D. Hipotesa Dari uraian Latar belakang, rumusan masalah dan merujuk pada kerangka teori diatas maka dapat diambil Hipotesa:
Arab Saudi dan Iran terlibat secara massif dalam konflik di Yaman karena ada perebutan pengaruh dan kepentingan politik keduanya atas perkembangan situasi di Yaman yang di landasi oleh perbedaan identitas kolektif kedua negara. E. Metodologi 1. Jangkauan Penelitian Untuk memudahkan penelitian, penulis akan membatasi jangka waktu antara tahun 20102016. Tahun 2010 dipilih sebagai awal penelitian karena pada tahun itulah fenomena Arab Spring dimulai yang lantas menumbangkan beberapa rezim otoritarian di negara-negara Timur tengah termasuk Yaman. Sedangkan pada tahun 2016, digunakan sebagai batas akhir penelitian dikarenakan pada tahun itu terjadi puncak dari rivalitas Arab Saudi dan Iran. 2. Metode Pengumpulan Data Dalam menulis skripsi ini, penulis menggunakan metode deduksi, yaitu dengan mendasarkan pemikiran pada kerangka teori mapan yang digunakan sebagai sarana untuk merumuskan kesimpulan sementara atau hipotesa. Hipotesa yang telah dirumuskan kemudian akan dibuktikan melalui data-data empiris yang tersedia. Penulisan ini bersifat studi kepustakaan atau Library research dengan menggunakan media cetak seperti surat kabar, majalah, dan tabloid, serta media elektronik yaitu televisi dan internet. Penelitian ini menggunakan teknik analisis deskriptif, dimana data-data dan fakta-fakta yang diperoleh akan dianalisis oleh teori dengan sistematis agar bisa mengorelasikan diantara fakta-fakta tersebut. F. Sistematika Penulisan Untuk mendapatkan hasil karya tulis yang teratur dan sistematis, maka penulis membagi karya ini ke dalam 5 bab dengan sistematika sebagai berikut: Bab I: Membahas beberapa hal, pendahuluan yang memuat latar belakang
masalah, rumusan permasalahan, tujuan penelitian, kerangka pemikiran, hipotesa, metodologi penulisan dan pengumpulan data, jangkauan penelitian dan sistematika penulisan.

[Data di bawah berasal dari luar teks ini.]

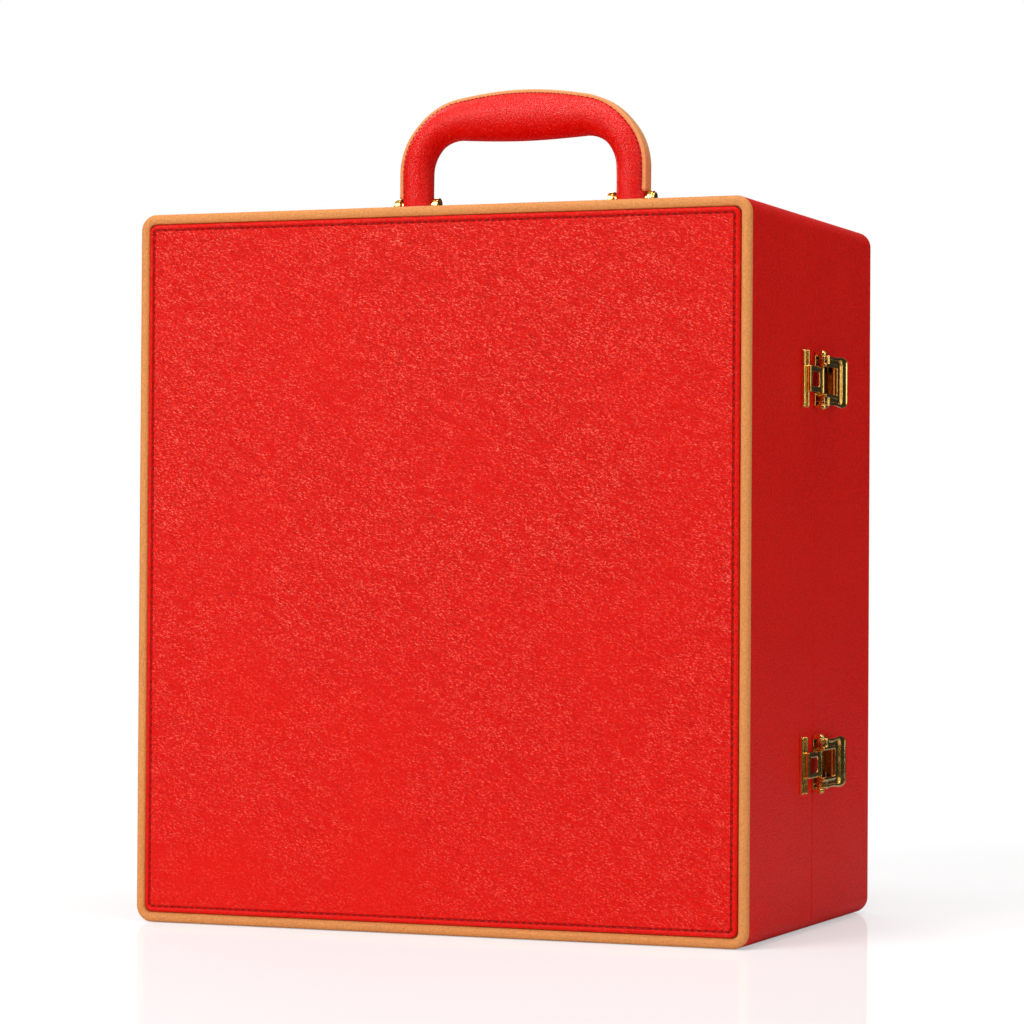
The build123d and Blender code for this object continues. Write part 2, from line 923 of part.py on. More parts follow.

Bab II Membahas profil, konfigurasi politik, dan perkembangan konflik yang terjadi di Yaman. Bab III, peenulis akan membahas tentang profil Arb Saudi, Iran, dan riwayat hubungan keduanya. Bab IV akan menyajikan analisa rivalitas Arab Saudi dan Iran pasca Arab Spring di Yaman dalam rentang 2010-2016. Bab V merupakan bab terakhir yang akan menutup karya tulis ini, berisi rangkuman dari bab sebelumnya serta disusun dalam bentuk kesimpulan.